One of the many realities of being all grown up is surroundings change. Opportunities arise, life changes, we move, we lose touch, we reconnect, we start fresh, opportunities arise, we start the process all over again. Or something to that effect. My question is, throughout the circumstances which distance us from loved ones, how do you stay connected?
That’s a tough one, no? I’ve had friends admit to me outright that they fall victim to out of sight, out of mind, even in an era where social media is king. Some are better at it than others, and word to your mother, sometimes it just depends on what is going on in life at the moment. Do you find that blogs, Twitter, and Facebook keep you most connected? Or do you carve out some time each week to send a heart-felt email, card, or pick up the phone…not to text but to talk?
And with whom do you find you stay most connected? When I moved away from home for school years ago, my sister and I grew closer and developed a fresh relationship that transitioned us from adolescents to young adults. We made more of an effort to communicate than when we shared a wall, whether by phone or the antiquated Hallmark cards, and because of that we stayed connected and our relationship grew with us.

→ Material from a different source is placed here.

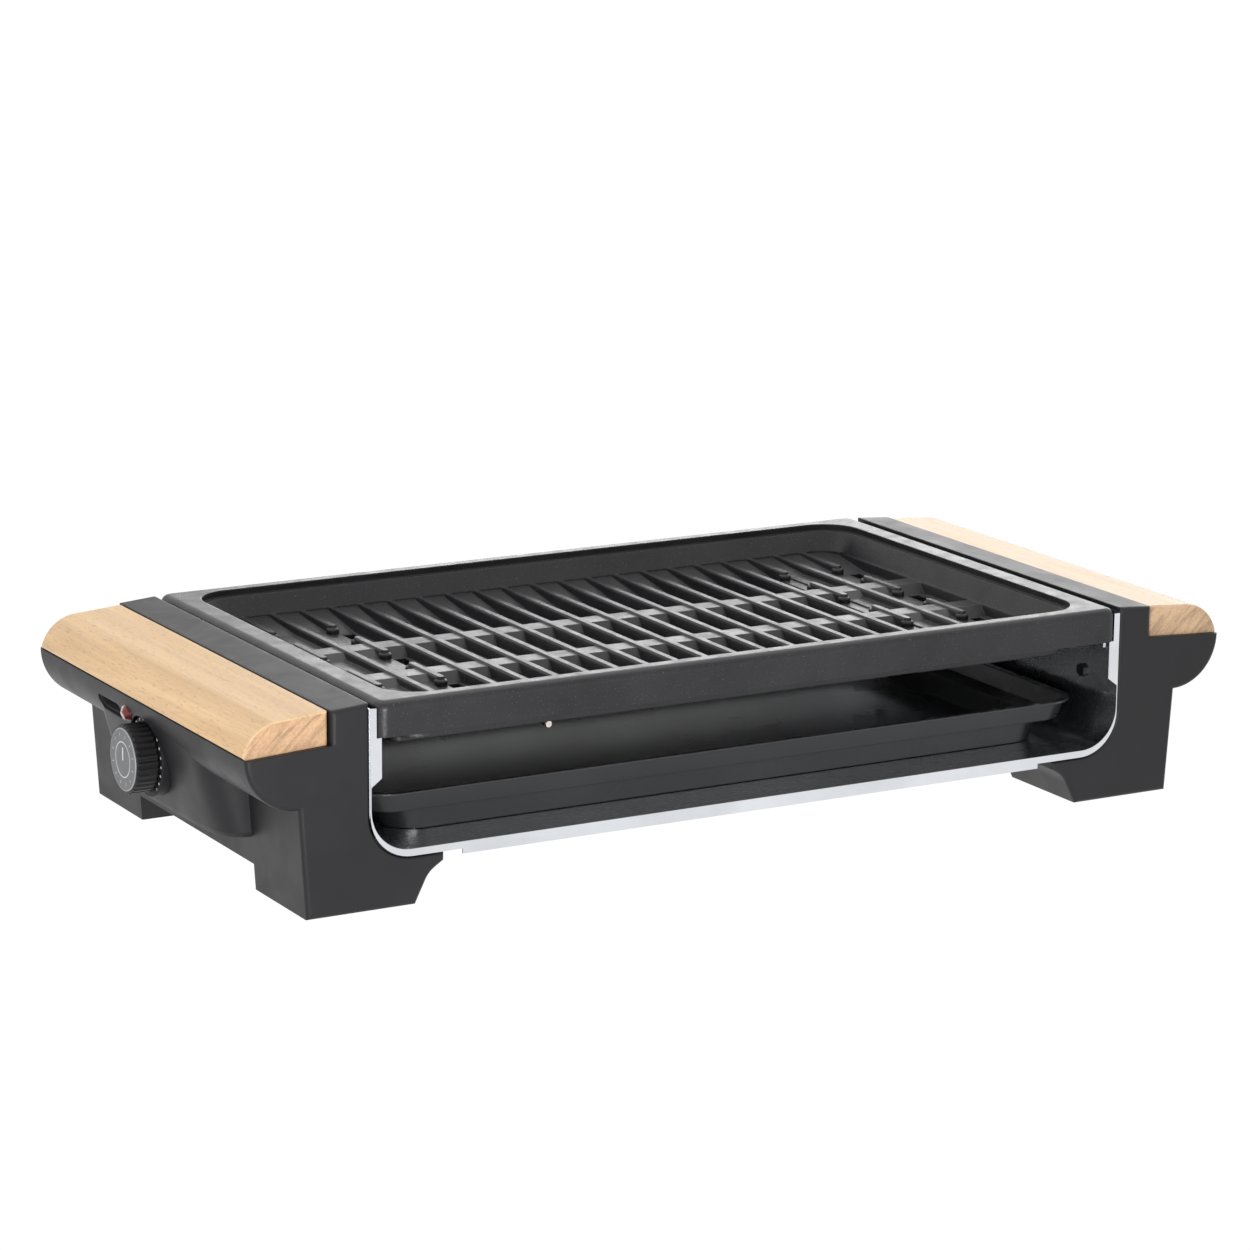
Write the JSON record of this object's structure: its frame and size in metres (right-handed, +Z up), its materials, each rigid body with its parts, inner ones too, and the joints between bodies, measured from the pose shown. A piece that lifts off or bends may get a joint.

Those are my questions around staying connected in the shorter-terms. What about in the long-run? To help me address the question of how to stay connected long-term, I have to share a gift I received upon celebrating my birthday over the past couple of weeks. (Yeah, I’m kind of a birthday hog that way). Back in 2000, I gave my mother a journal for her birthday. I found it at a local bookstore in college; it is roughly 150 pages, each introduced by a question a child would ask their parent, many of which you wouldn’t likely think to ask on your own. So my mother went through, answered each and every question as thoroughly as she could, and returned the journal to me for my birthday nine years later! This was the best gift I could have ever received and I spent the entire plane ride home, and then some, thoroughly reading and pondering her responses. Glimpses into various facets of my mother’s entire life, things she has never shared with anyone, tucked away and immortalized for her daughters to treasure. I would love to receive these from all my family members…what a unique way to connect over time? I will go back to this journal of my mother’s for years to come…when I’m lonely, nostalgic, in need of some ‘what would mom do’ advice, etc.
Am I suggesting that you create and/or find a journal to inflict upon your loved ones? Well, sure. But realistically, conversations are probably easier. In the meantime, write your questions down, pick up the phone, compose a new email, just make sure you capture it!
Just for grins, here are some I pulled from the journal that I’ll answer:
What did your childhood bedroom look like? I had peach-colored walls, a pet net for all my stuffties, my grandmother’s furniture (queen bed, chest of drawers), and a dresser made by my grandfather; depending on my age I had handmade art from my aunt, photos, or posters on my walls
What were the trends when you were in junior high? Bangs! I had a cloud atop my head. I distinctly remember Umbro shirt/short sets and Teva sandals with knee-high socks being a pervasive trend in eighth grade as well
What were some of the most memorable books you read as a child? What made them memorable? The Berenstein Bears; there was a book for every childhood scenario it seemed…whether lessons in junk food, cleaning your room, being honest, sibling rivalry… those bears. Also Beverly Cleary’s Ramona books, likely for the same reasons. Both series were relevant to me at the time I read them.